Na reta final, está claro hoje que a disputa está dividida, de um lado, entre velhas heranças do nosso passado autoritário, ainda incrustadas nas instituições e nos atores sociais, e de outro, grupos que têm resistido a este reacionarismo e que procuram defender os pactos estabelecidos na sociedade do Brasil pós-1988. A eleição de 2022 trouxe para o debate público alguns dilemas e questões que julgávamos superados, mas que estavam latentes por aí. A dois dias da votação, já não se pode mais ignorar o peso do autoritarismo social e da herança deixada pelos regimes autoritários. Alguns sinais que fingíamos não ver, mas que se fizeram presentes nas últimas décadas, tiveram a oportunidade de mostrar o quanto ainda seguem vivos.

O processo de transição democrática buscou pouco a pouco incorporar uma nova agenda de direitos e deveres das instituições no país. Com a promulgação da Constituição de 1988, que restituiu a normalidade democrática à sociedade brasileira, criaram-se instrumentos legais de defesa dos civis contra o arbítrio do Estado, assim como se buscou limitar a ação de agências encarregadas de controle repressivo para dentro dos limites da legalidade.

Entretanto, os últimos anos despertaram um Brasil reativo e desgostoso dessas mudanças civilizatórias, e as forças ultraconservadoras (reacionárias), anteriormente desorganizadas e sem liderança, conseguiram, em curto espaço de tempo, reacender não só o autoritarismo das instituições, mas também o reacionarismo de grupos da sociedade, desnudando de vez certos traços da cultura política brasileira que se mostravam mais tímidos em outras épocas. No meio da tensão entre o velho Brasil e o do pós-88, vimos nesses últimos anos uma escalada de diferentes formas de violência, desde a doméstica, chegando à religiosa e à política, esta última, crescente e estimulada pelo discurso agressivo do atual presidente. A violência política, portanto, passou a ser uma triste marca desses últimos anos, contribuindo para a construção de um sentimento coletivo de insegurança ao mesmo tempo em que atraía vozes favoráveis a uma intervenção autoritária no controle da ordem pública como solução dos conflitos políticos.

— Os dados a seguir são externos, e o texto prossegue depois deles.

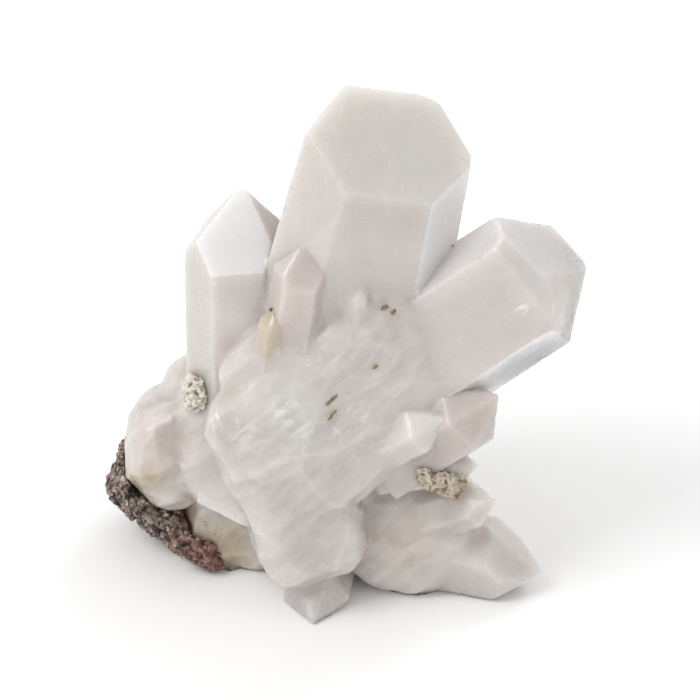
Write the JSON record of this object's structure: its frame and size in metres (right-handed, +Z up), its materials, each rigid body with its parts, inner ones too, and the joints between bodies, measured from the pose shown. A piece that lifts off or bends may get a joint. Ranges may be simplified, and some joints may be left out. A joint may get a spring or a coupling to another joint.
{
  "type": "quartz crystal cluster",
  "caption": "Upright milky quartz cluster: six-sided points fanning out of a broken milky root, on a scrap of dark porous rock.",
  "frame": {"origin": "middle of the footprint's bounding box, on the ground plane it stands on", "axes": "+Z up along the great centre point, -Y towards the side it is shown from, +X to the right"},
  "size_m": [0.1078, 0.0676, 0.1215],
  "materials": {
    "quartz": "milky, smooth crystal faces, broken root",
    "matrix_rock": "rough, porous, granular",
    "clay_crust": "matt, crumbly"
  },
  "bodies": {
    "root": {"quartz_cluster": "quartz", "matrix_rock": "matrix_rock", "clay_crust_left": "clay_crust", "clay_crust_right": "clay_crust"}
  },
  "joints": []
}
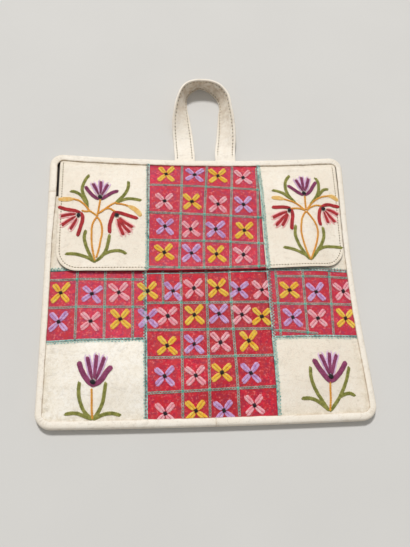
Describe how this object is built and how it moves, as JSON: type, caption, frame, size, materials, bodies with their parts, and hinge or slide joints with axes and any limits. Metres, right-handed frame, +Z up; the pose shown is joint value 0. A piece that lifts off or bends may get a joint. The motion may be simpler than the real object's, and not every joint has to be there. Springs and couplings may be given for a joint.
{
  "type": "embroidered medicine bag",
  "caption": "Flat leather pouch with an embroidered cross of red bands, flower corners, a fold-over flap and a loop handle.",
  "frame": {"origin": "the middle of the pouch's back, on the surface that it lies on", "axes": "+X to the right of the front, +Y towards the handle, +Z up out of the front"},
  "size_m": [0.2797, 0.3368, 0.0195],
  "materials": {
    "cream_leather": "smooth, slightly glossy",
    "edge_leather": "smooth, slightly glossy",
    "red_leather": "soft, mottled",
    "lining_cloth": "plain weave",
    "embroidery_thread": "twisted cotton thread in several colours"
  },
  "bodies": {
    "pouch": {"back_panel": "cream_leather", "back_lining": "lining_cloth", "front_lining": "lining_cloth", "front_patch_upper_left": "cream_leather", "front_patch_upper_right": "cream_leather", "front_patch_lower_left": "cream_leather", "front_patch_lower_right": "cream_leather", "cross_arm_left": "red_leather", "cross_arm_right": "red_leather", "cross_centre_band": "red_leather", "edge_binding": "edge_leather", "flap_root": "cream_leather", "handle_strap": "edge_leather"},
    "flap": {"flap_lining": "lining_cloth", "flap_patch_left": "cream_leather", "flap_centre_band": "red_leather", "flap_patch_right": "cream_leather"}
  },
  "joints": [
    {"name": "flap_fold", "type": "hinge", "parent": "pouch", "child": "flap", "pos_m": [0, 0.111, 0.0087], "axis": [-1, 0, 0], "range_deg": [0, 165]}
  ]
}
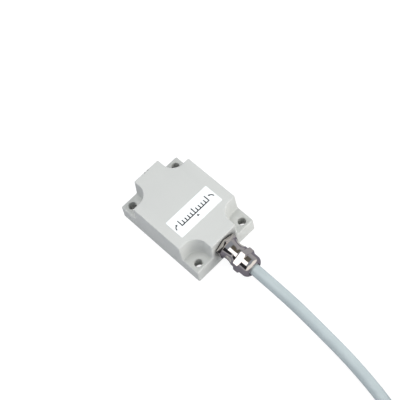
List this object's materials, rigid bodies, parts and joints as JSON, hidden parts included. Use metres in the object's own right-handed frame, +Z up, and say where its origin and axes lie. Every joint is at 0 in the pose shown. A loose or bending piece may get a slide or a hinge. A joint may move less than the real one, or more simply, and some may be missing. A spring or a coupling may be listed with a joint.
{
  "type": "inclinometer",
  "caption": "Tilt sensor in a drafted rectangular housing with bolt lugs in rounded corner notches, a metal cable gland at one end and a free cable.",
  "frame": {"origin": "centre of the four mounting holes, on the plane of the housing's underside", "axes": "+Z up out of the label side, the cable gland points along -Y, +X to the right of it"},
  "size_m": [0.1051, 0.355, 0.0308],
  "materials": {
    "housing_plastic": "light grey moulded thermoplastic, fine matt texture",
    "potting_resin": "cast black resin",
    "label_film": "blank white polyester film",
    "board_laminate": "green solder resist on glass laminate",
    "screw_steel": "zinc-plated steel",
    "solder": "tin solder",
    "chip_resin": "black moulding compound",
    "sensor_lid": "plated metal lid",
    "ferrite": "dark sintered ferrite",
    "can_aluminium": "bright drawn aluminium",
    "crystal_can": "nickel-plated pressed can",
    "capacitor_ceramic": "tan ceramic with tinned ends",
    "gasket_rubber": "black nitrile rubber",
    "gland_nickel": "bright nickel plate on turned brass",
    "clamp_nylon": "natural polyamide",
    "seal_rubber": "black chloroprene rubber",
    "cable_jacket": "blue-grey flexible jacket, satin",
    "shield_braid": "tinned copper braid",
    "core_brown": "brown core insulation",
    "core_white": "white core insulation",
    "core_blue": "blue core insulation",
    "core_black": "black core insulation",
    "core_grey": "grey core insulation",
    "shrink_sleeve": "black heat-shrunk polyolefin",
    "ferrule": "tinned copper with a white collar"
  },
  "bodies": {
    "sensor": {"board_screws": "screw_steel", "buffer_capacitor": "can_aluminium", "cable": "cable_jacket", "cable_coil": "cable_jacket", "cable_end_sleeve": "shrink_sleeve", "cable_jacket": "cable_jacket", "cable_seal": "seal_rubber", "cable_shield": "shield_braid", "chip_capacitors": "capacitor_ceramic", "chip_resistors": "chip_resin", "circuit_board": "board_laminate", "clamp_insert": "clamp_nylon", "core_black": "core_black", "core_blue": "core_blue", "core_brown": "core_brown", "core_grey": "core_grey", "core_white": "core_white", "gland_body": "gland_nickel", "gland_gasket": "gasket_rubber", "housing": "housing_plastic", "inductor": "ferrite", "interface_driver": "chip_resin", "label": "label_film", "lead_black": "core_black", "lead_blue": "core_blue", "lead_brown": "core_brown", "lead_ferrules": "ferrule", "lead_grey": "core_grey", "lead_white": "core_white", "microcontroller": "chip_resin", "potting": "potting_resin", "quartz_crystal": "crystal_can", "sensor_chip": "sensor_lid", "solder_joints": "solder", "surge_diodes": "chip_resin", "voltage_regulator": "chip_resin"},
    "slip_ring": {"thrust_ring": "clamp_nylon"},
    "nut": {"cap_nut": "gland_nickel"}
  },
  "joints": [
    {"name": "nut_advance", "type": "slide", "parent": "sensor", "child": "slip_ring", "axis": [0, -1, 0], "range_m": [0, 0.0045]},
    {"name": "nut_turn", "type": "hinge", "parent": "slip_ring", "child": "nut", "pos_m": [0, -0.0415, 0.017], "axis": [0, -1, 0], "range_deg": [0, 1080]}
  ],
  "couplings": [
    {"joint": "nut_advance", "follows": "nut_turn", "m_per_rad": 0.00023873}
  ]
}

De maneira não prevista, esses últimos anos também mostraram que continuam intocadas algumas estruturas do regime autoritário no nosso tecido social que hoje se opõem e resistem com naturalidade às mudanças institucionais construídas a partir da redemocratização. A exemplo disso, vemos uma série de acontecimentos que envolvem tanto as forças policiais no exercício de suas funções quanto agentes do sistema judiciário. Em muitos deles, o que se faz presente é um esforço de desconstruir conquistas sociais. Infelizmente, é a persistência desses padrões típicos de um Brasil autoritário que tem afetado negativamente a reconstrução democrática que achávamos ter sido alcançada no pós-1988, por mais avanços que tenhamos conquistado nesse período.

Penso que é nesse lugar da História que nos encontramos hoje, entre o desafio de lidar com nossa herança autoritária e a retomada do caminho em direção a uma estabilidade democrática. Acredito que a retomada pode se dar antes que os confrontos entre forças conservadoras e forças “progressistas” se tornem ainda mais manifestos e explosivos do que já vimos. Ainda há tempo. Por fim, cabe a cada um decidir o caminho que espera do Brasil para as próximas décadas. Agora é com vocês, eleitores.